Science Really Works: A Prize for A Careful Optimist
In The Great Escape, Angus Deaton concludes by saying that he is “cautiously optimistic” about the future. In his review of the book, David Leonhardt captured its real spirit: “Deaton’s central message is deeply positive, almost gloriously so.”
Deaton has made many contributions that make him such a great choice for today’s prize. (See here, here, and here.) I take special satisfaction from the validation it provides to Deaton’s optimism, which I would describe as careful, not cautious. It is an optimism that is grounded in careful attention to data and careful consideration of what measurements mean.

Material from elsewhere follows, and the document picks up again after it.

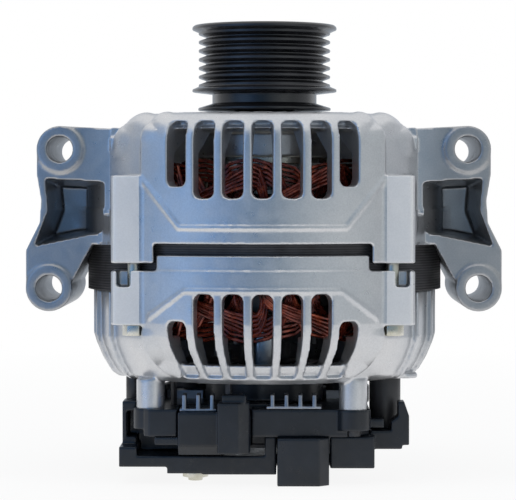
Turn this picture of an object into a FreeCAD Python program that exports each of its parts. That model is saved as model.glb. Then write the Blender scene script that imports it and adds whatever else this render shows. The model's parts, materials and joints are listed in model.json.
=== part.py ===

For example, from the end of the book:
Although the rate of improvement of life expectancy is slowing down, that is a good thing, not a bad thing; death is aging, and saving lives at older ages has a smaller effect on life expectancy than saving the lives of children. Once again, the problem is the measure, not the substance. Life expectancy is not always the right measure of how well a society is doing, and there is nothing that says that saving the lives of the middle-aged and elderly is inherently less valuable than saving the lives of children.
From there, he goes on to give a give a clear-eyed but unyielding characterization productivity of resources devoted to science and the endogeneity of the decisions that people make about which lines of inquiry to pursue:
The ultimate reason that health will continue to improve is that people want it to improve and are prepared to pay for the basic science, behavioral research, drugs, procedures, and devices that support it. Innovations cannot be bought off the shelf, nor do they always come along when they are needed. But there is no doubt that well-funded needs bring results.
Even the HIV/ AIDS pandemic, in spite of its horrendous toll, contains a success story about how new basic knowledge and new treatments can respond to needs, and can do so on a time scale that, while too short for those who died, is fast by the standards of other historical epidemics. Science really works.
Then he goes on to note other signs of progress, a word that elsewhere, he is not afraid to use:
There are many other continuing improvements that I have not discussed in this book. Violence has fallen; people today have a much lower chance of being murdered than once was the case. Democracy is more widespread in the world than was the case fifty years ago. Oppression of one social group by another is less usual, and becoming more unusual. People have greater opportunities to participate in society than has ever been the case.
People are growing taller throughout the world, and likely smarter too.
The book pays equally careful attention to inequality and the harm that it causes. After all, an argument by an economist, and a Scot no less, has to invoke “the other hand.” But as Leonhardt notes, it is the progress that is so stunning. Deaton’s work, backed by the recognition it has now received, means that the biggest fact about life on earth can no longer be disputed or dismissed:
Life has been getting better, and getting better at a pace that is increasing over time.